*Given instruction*.
Locate, in the data below, the line that contains "edge under it" and the line that contains "cad_parts[node].hide_render = cad_parts[node].hide_viewport"; reproduce exactly those two lines and every line between them, nothing more.
---
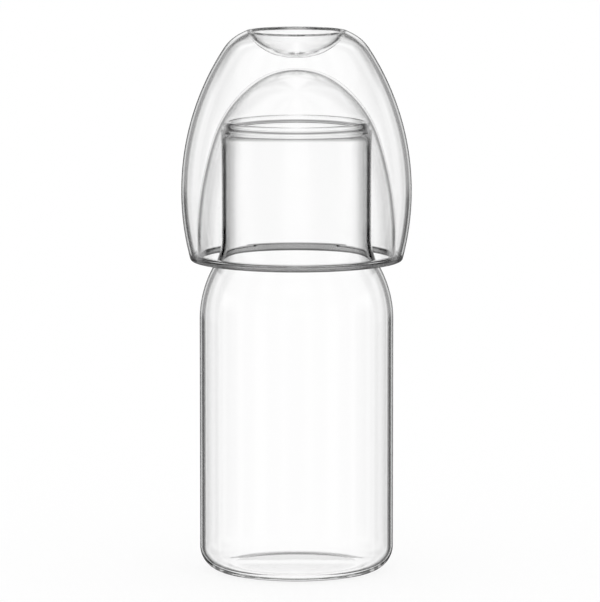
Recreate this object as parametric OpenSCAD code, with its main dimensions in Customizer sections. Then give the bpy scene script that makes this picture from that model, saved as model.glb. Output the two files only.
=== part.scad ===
// Bedside carafe with a double-walled tumbler turned over its neck.
// Millimetres, +Z up. The origin is the centre of the ring that the carafe stands on.
// Every piece is turned glass: one outline revolved about the Z axis.

/* [Carafe body] */
// Outside diameter of the straight body
body_d = 80; // [77:0.5:83]
// Height of the whole carafe, from foot to mouth
carafe_h = 186.6; // [180:0.2:200]
// Wall thickness of the body
body_wall = 1.6; // [1.2:0.1:2]
// Height at which the body starts to turn in towards the neck
shoulder_z = 104.5; // [95:0.5:108]
// Radius of the shoulder's outward curve
shoulder_r = 45; // [38:1:48]
// Radius of the inward curve between shoulder and neck
throat_r = 22; // [18:1:24]

/* [Carafe neck] */
// Outside diameter of the straight neck
neck_d = 62; // [60:0.5:64]
// Wall thickness of the neck
neck_wall = 1.8; // [1.4:0.1:2]
// Thickness of the fire-polished bead round the mouth
bead_d = 2.9; // [2.4:0.1:3.2]
// How far the bead's outer edge stands inside the neck's outer face
bead_step = 0.7; // [0.4:0.1:1]
// Height from the neck's top edge up to the top of the bead
bead_rise = 2.9; // [2.6:0.1:3.2]
// Rounding of the neck's top edge, under the bead
ledge_r = 0.6; // [0.3:0.1:0.8]
// Length over which the neck thickens inwards to the bead
bead_root = 2.4; // [1.5:0.1:4]

/* [Carafe foot] */
// Outside diameter of the flat ring that the carafe stands on
foot_d = 60; // [56:0.5:64]
// Width of that ring
foot_band = 4; // [3:0.5:6]
// Height of the push-up in the middle of the base
push_up = 1.2; // [0.8:0.1:2]
// Thickness of the base
floor_t = 2; // [1.6:0.1:4]
// Least radius of the curve between wall and floor inside, which is wider over a wide heel
floor_corner_r = 8; // [6:0.5:10]

/* [Tumbler outer wall] */
// Widest outside diameter of the tumbler
cup_d = 95; // [94:0.5:98]
// Height of the widest point above the drinking edge
cup_belly_z = 28.5; // [26:0.5:30]
// Radius of the long curve of the side
cup_side_r = 108; // [105:1:111]
// Angle of the side curve, from the widest point to the heel
cup_side_angle = 33; // [32:0.5:34]
// Radius of the heel
cup_heel_r = 18; // [15:0.5:20]
// Radius of the gently domed crown between heel and foot ring
cup_crown_r = 50; // [46:1:54]
// Wall thickness of the outer wall
cup_wall = 1.6; // [1.3:0.1:1.8]

/* [Tumbler foot] */
// How far outside the heel's centre the ring stands that carries the tumbler when it is turned over
foot_step = 5; // [3:0.5:6]
// Radius inside the round ridge of that ring
cup_ridge_r = 0.4; // [0.2:0.1:0.8]
// Height from the bowl's crown to the flat of the push-up inside the ring
foot_room = 6.4; // [5.6:0.1:8]
// Diameter of the flat in the middle of the push-up
cup_flat_d = 9; // [8:0.5:12]

/* [Tumbler lip] */
// Height of the rolled drinking lip
lip_h = 2.2; // [1.8:0.1:3]

/* [Tumbler inner wall] */
// How much narrower the bowl is than the outer wall, on each side, where both are widest
wall_gap = 6.3; // [5.7:0.1:6.5]
// Height of the bowl's widest point above the drinking edge
bowl_belly_z = 7; // [5:0.5:9]
// Radius of the long curve of the bowl's side
bowl_side_r = 140; // [130:1:150]
// Angle of that curve, from the widest point up
bowl_side_angle = 18; // [17:0.5:19]
// Radius of the haunch between side and crown
bowl_haunch_r = 48; // [46:0.5:50]
// How much smaller the radius of the bowl's crown is than that of its widest point
bowl_crown_step = 10.2; // [8:0.2:12]
// Wall thickness of the bowl
bowl_wall = 1.2; // [1:0.1:1.4]

/* [Vent seal] */
// Diameter of the vent hole in the tumbler's foot
vent_d = 3; // [2.5:0.1:4]
// Diameter of the seal's flat pip
seal_d = 5; // [4.5:0.1:6]
// Height of the pip
seal_h = 0.9; // [0.6:0.1:1.2]

/* [Seat] */
// Clearance between the bowl and the carafe's bead, where the tumbler rests
seat_gap = 0.25; // [0.15:0.05:0.3]

/* [Hidden] */
// Degrees between two points of an arc
step_angle = 2.5;
// Degrees from the bead's middle down to where the neck runs into it
root_angle = 45;
$fn = 180;

// Points of an arc about c, from angle a to angle b, both ends included
function arc(c, r, a, b) =
    let (n = max(1, ceil(abs(b - a) / step_angle)))
    [for (i = [0 : n]) let (t = a + (b - a) * i / n) c + r * [cos(t), sin(t)]];

// A list without its first point, to follow a list that ends there
function rest(points) = [for (i = [1 : len(points) - 1]) points[i]];

// A list from its last point to its first
function backwards(points) = [for (i = [len(points) - 1 : -1 : 0]) points[i]];

// Radius of the sphere whose cap has this rim radius and this height
function cap_r(rim, height) = (rim * rim + height * height) / (2 * height);

// Carafe
foot_r = foot_d / 2;
heel_r = (body_d - foot_d) / 2;
bore_r = neck_d / 2 - neck_wall;
bead_r = bead_d / 2;
bead_c = [neck_d / 2 - bead_step - bead_r, carafe_h - bead_r];
ledge_z = carafe_h - bead_rise;
ledge_c = [neck_d / 2 - ledge_r, ledge_z - ledge_r];
root_r = bead_r * cos(root_angle);
root_z = bead_c[1] - bead_r * sin(root_angle);
corner_r = max(floor_corner_r, heel_r - floor_t);
corner_c = [body_d / 2 - body_wall - corner_r, floor_t + corner_r];

// Shoulder and throat: two arcs that touch, from a body radius in to a neck radius
function shoulder_line(body, neck, shoulder, throat) =
    let (turn = acos(1 - (body - neck) / (shoulder + throat)))
    concat(
        arc([body - shoulder, shoulder_z], shoulder, 0, turn),
        rest(arc([neck + throat, shoulder_z + (shoulder + throat) * sin(turn)], throat, 180 + turn, 180)));

// A shallow crown that rises over the axis, from the axis out to its rim
function crown_line(rim, edge_z, height) =
    let (r = cap_r(rim, height), half = asin(rim / r))
    arc([0, edge_z + height - r], r, 90, 90 - half);

function carafe_outline() = concat(
    crown_line(foot_r - foot_band, 0, push_up),
    arc([foot_r, heel_r], heel_r, -90, 0),
    shoulder_line(body_d / 2, neck_d / 2, shoulder_r, throat_r),
    arc(ledge_c, ledge_r, 0, 90),
    [[bead_c[0] + root_r, ledge_z], [bead_c[0] + root_r, root_z], bead_c],
    [[bead_c[0] - root_r, root_z], [bore_r, root_z - bead_root]],
    backwards(shoulder_line(
        body_d / 2 - body_wall, bore_r, shoulder_r - body_wall, throat_r + neck_wall)),
    arc(corner_c, corner_r, 0, -90),
    rest(backwards(crown_line(corner_c[0], floor_t, push_up))));

// Three arcs that touch, as a blown shell has: a long side, a heel or haunch, and a crown.
// Gives the three centres and the angle at which the last two arcs meet.
function shell(widest, belly_z, side, turn, heel, crown) =
    let (
        side_c = [widest - side, belly_z],
        heel_c = side_c + (side - heel) * [cos(turn), sin(turn)],
        meet = acos(heel_c[0] / (crown - heel)))
    [side_c, heel_c, heel_c - (crown - heel) * [cos(meet), sin(meet)], meet];

// One face of a shell, from an angle on its side up to an angle on its crown
function shell_face(s, side, turn, heel, crown, inset, low, high) = concat(
    arc(s[0], side - inset, low, 0),
    rest(arc(s[0], side - inset, 0, turn)),
    rest(arc(s[1], heel - inset, turn, s[3])),
    rest(arc(s[2], crown - inset, s[3], high)));

// The angle at which a shell's side, of radius r about centre c, passes a height
function side_low(c, r, z) = asin((z - c[1]) / r);

// Bowl, with heights from the drinking edge
bowl_belly_r = cup_d / 2 - wall_gap;
bowl_crown_r = bowl_belly_r - bowl_crown_step;
bowl = shell(bowl_belly_r, bowl_belly_z, bowl_side_r, bowl_side_angle, bowl_haunch_r, bowl_crown_r);

function bowl_face(inset) =
    let (low = side_low(bowl[0], bowl_side_r - inset, lip_h))
    shell_face(
        bowl, bowl_side_r, bowl_side_angle, bowl_haunch_r, bowl_crown_r, inset, low, 90);

// Tumbler's outer wall, with heights from the drinking edge
cup = shell(cup_d / 2, cup_belly_z, cup_side_r, cup_side_angle, cup_heel_r, cup_crown_r);
lip_r = lip_h / 2;
lip_low = side_low(cup[0], cup_side_r - lip_r, lip_r);
lip_c = cup[0] + (cup_side_r - lip_r) * [cos(lip_low), sin(lip_low)];
lip_in_r = bowl_face(bowl_wall)[0][0];
ridge_r = cup_ridge_r + cup_wall;
ridge_angle = acos((cup[1][0] + foot_step) / (cup_crown_r - ridge_r));
ridge_c = cup[2] + (cup_crown_r - ridge_r) * [cos(ridge_angle), sin(ridge_angle)];

// The push-up is a round dish that touches the foot ridge and ends at the edge of a flat over the bowl.
// With its centre dish_up above the flat, both conditions give one quadratic in dish_up.
flat_r = cup_flat_d / 2;
flat_z = bowl[2][1] + bowl_crown_r + foot_room;
flat_in_z = flat_z - cup_wall;
ridge_up = ridge_c[1] - flat_z;
dish_a = ridge_up * ridge_up - ridge_r * ridge_r;
dish_b = dish_a + ridge_c[0] * ridge_c[0] - flat_r * flat_r;
dish_up = (dish_b * ridge_up - ridge_r * sqrt(dish_b * dish_b + 4 * flat_r * flat_r * dish_a)) / (2 * dish_a);
dish_r = norm([flat_r, dish_up]);
dish_c = [0, flat_z + dish_up];
dish_edge = atan2(dish_c[1] - ridge_c[1], ridge_c[0]);

function dish_line(outset) =
    let (r = dish_r + outset)
    rest(arc(dish_c, r, -dish_edge, -asin((dish_up + outset) / r)));

function cup_face(inset, low) = concat(
    shell_face(
        cup, cup_side_r, cup_side_angle, cup_heel_r, cup_crown_r, inset, low, ridge_angle),
    rest(arc(ridge_c, ridge_r - inset, ridge_angle, 180 - dish_edge)),
    dish_line(inset));

function cup_outline() = concat(
    arc(lip_c, lip_r, -90, lip_low),
    rest(cup_face(0, lip_low)),
    [[vent_d / 2, flat_z], [vent_d / 2, flat_in_z]],
    backwards(cup_face(cup_wall, side_low(cup[0], cup_side_r - cup_wall, lip_h))),
    [[lip_in_r, lip_h]],
    arc([lip_in_r + lip_r, lip_r], lip_r, 180, 270));

// Height of the drinking edge when the bowl rests on a round edge of radius r about c, with its
// haunch or, where the edge is wide, with its side
function seated(c, r) =
    let (
        haunch = bowl_haunch_r - bowl_wall - seat_gap - r,
        on_haunch = c[0] < bowl[1][0] + haunch * cos(bowl_side_angle),
        reach = on_haunch ? haunch : bowl_side_r - bowl_wall - seat_gap - r,
        from = on_haunch ? bowl[1] : bowl[0])
    c[1] - from[1] - sqrt(pow(reach, 2) - pow(c[0] - from[0], 2));

// The tumbler comes down until its bowl meets the bead or the neck's edge under it
cup_z = max(seated(bead_c, bead_r), seated(ledge_c, ledge_r));

module turned() {
    rotate_extrude() children();
}

module carafe_body() {
    color("gainsboro", 0.45) turned() {
        polygon(carafe_outline());
        translate(bead_c) circle(bead_r);
    }
}

module tumbler_outer_wall() {
    color("whitesmoke", 0.4) translate([0, 0, cup_z]) turned() polygon(cup_outline());
}

module tumbler_inner_wall() {
    color("lightgray", 0.4) translate([0, 0, cup_z])
        turned() polygon(concat(bowl_face(0), backwards(bowl_face(bowl_wall))));
}

module tumbler_vent_seal() {
    pip_r = seal_d / 2;
    color("silver", 0.6) translate([0, 0, cup_z]) turned() polygon(concat(
        [[0, flat_in_z], [vent_d / 2, flat_in_z], [vent_d / 2, flat_z]],
        backwards(crown_line(pip_r, flat_z, seal_h))));
}

carafe_body();
tumbler_outer_wall();
tumbler_inner_wall();
tumbler_vent_seal();
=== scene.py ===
# Bedside carafe with a double-walled tumbler turned over its neck: clear blown glass, in metres, +Z up.
import math

import bmesh
import bpy
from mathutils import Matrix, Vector


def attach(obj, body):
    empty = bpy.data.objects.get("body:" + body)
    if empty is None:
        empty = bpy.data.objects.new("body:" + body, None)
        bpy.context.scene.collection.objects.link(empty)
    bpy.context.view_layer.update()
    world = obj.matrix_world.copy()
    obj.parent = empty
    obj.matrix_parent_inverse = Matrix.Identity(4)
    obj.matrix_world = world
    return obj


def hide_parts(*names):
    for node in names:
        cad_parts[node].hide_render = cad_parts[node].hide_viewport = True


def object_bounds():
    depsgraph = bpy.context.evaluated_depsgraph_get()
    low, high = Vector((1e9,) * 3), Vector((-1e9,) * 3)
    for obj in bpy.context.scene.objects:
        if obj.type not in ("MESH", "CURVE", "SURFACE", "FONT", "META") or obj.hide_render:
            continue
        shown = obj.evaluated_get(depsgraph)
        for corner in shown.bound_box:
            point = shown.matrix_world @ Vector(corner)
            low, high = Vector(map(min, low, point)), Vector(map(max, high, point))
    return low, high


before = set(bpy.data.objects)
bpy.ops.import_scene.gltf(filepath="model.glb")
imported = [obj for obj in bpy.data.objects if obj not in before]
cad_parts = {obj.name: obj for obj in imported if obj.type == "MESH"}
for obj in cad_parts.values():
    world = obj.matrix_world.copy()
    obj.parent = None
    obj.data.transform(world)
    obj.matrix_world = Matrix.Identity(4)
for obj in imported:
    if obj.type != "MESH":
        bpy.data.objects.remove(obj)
cad_low, cad_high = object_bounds()

# The carafe
# One piece of clear borosilicate glass, blown into a mould: straight body, shoulder and wide neck. The
# cut mouth is fire-polished to a bead, and the base is pushed up so that it stands on a flat ring.
MM = 0.001
BODY_R = 40 * MM
BODY_WALL = 1.6 * MM
CARAFE_H = 186.6 * MM
SHOULDER_Z = 104.5 * MM
SHOULDER_R = 45 * MM
THROAT_R = 22 * MM
NECK_R = 31 * MM
NECK_WALL = 1.8 * MM
BEAD_R = 1.45 * MM
BEAD_STEP = 0.7 * MM
BEAD_RISE = 2.9 * MM
BEAD_ROOT = 2.4 * MM
BEAD_TURN = 35
LEDGE_R = 0.6 * MM
GROOVE_R = 0.15 * MM
FOOT_R = 30 * MM
FOOT_BAND = 4 * MM
PUSH_UP = 1.2 * MM
FLOOR_T = 2 * MM
FLOOR_CORNER_R = 8 * MM
CARAFE_RIPPLE = 0.02 * MM
CARAFE_RIPPLE_SIZE = 22 * MM
CLEAR = (0.999, 0.999, 0.999, 1)
REFLECTION_TINT = (0.1, 0.1, 0.1, 1)
GLASS_IOR = 1.47
RIPPLE_STRETCH = 0.35
RIPPLE_DETAIL = 2.0
BLOWN_HAZE = 0.02
HAZE_SIZE = 18 * MM
POINT_GAP = 1.1 * MM
POINT_TURN = math.radians(5)
STRAIGHT_GAP = 4 * POINT_GAP
SAME_POINT = 0.001 * MM
WELD = 0.0005 * MM
STEPS_ROUND = 160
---
*Full output*.
// The tumbler comes down until its bowl meets the bead or the neck's edge under it
cup_z = max(seated(bead_c, bead_r), seated(ledge_c, ledge_r));

module turned() {
    rotate_extrude() children();
}

module carafe_body() {
    color("gainsboro", 0.45) turned() {
        polygon(carafe_outline());
        translate(bead_c) circle(bead_r);
    }
}

module tumbler_outer_wall() {
    color("whitesmoke", 0.4) translate([0, 0, cup_z]) turned() polygon(cup_outline());
}

module tumbler_inner_wall() {
    color("lightgray", 0.4) translate([0, 0, cup_z])
        turned() polygon(concat(bowl_face(0), backwards(bowl_face(bowl_wall))));
}

module tumbler_vent_seal() {
    pip_r = seal_d / 2;
    color("silver", 0.6) translate([0, 0, cup_z]) turned() polygon(concat(
        [[0, flat_in_z], [vent_d / 2, flat_in_z], [vent_d / 2, flat_z]],
        backwards(crown_line(pip_r, flat_z, seal_h))));
}

carafe_body();
tumbler_outer_wall();
tumbler_inner_wall();
tumbler_vent_seal();
=== scene.py ===
# Bedside carafe with a double-walled tumbler turned over its neck: clear blown glass, in metres, +Z up.
import math

import bmesh
import bpy
from mathutils import Matrix, Vector


def attach(obj, body):
    empty = bpy.data.objects.get("body:" + body)
    if empty is None:
        empty = bpy.data.objects.new("body:" + body, None)
        bpy.context.scene.collection.objects.link(empty)
    bpy.context.view_layer.update()
    world = obj.matrix_world.copy()
    obj.parent = empty
    obj.matrix_parent_inverse = Matrix.Identity(4)
    obj.matrix_world = world
    return obj


def hide_parts(*names):
    for node in names:
        cad_parts[node].hide_render = cad_parts[node].hide_viewport = True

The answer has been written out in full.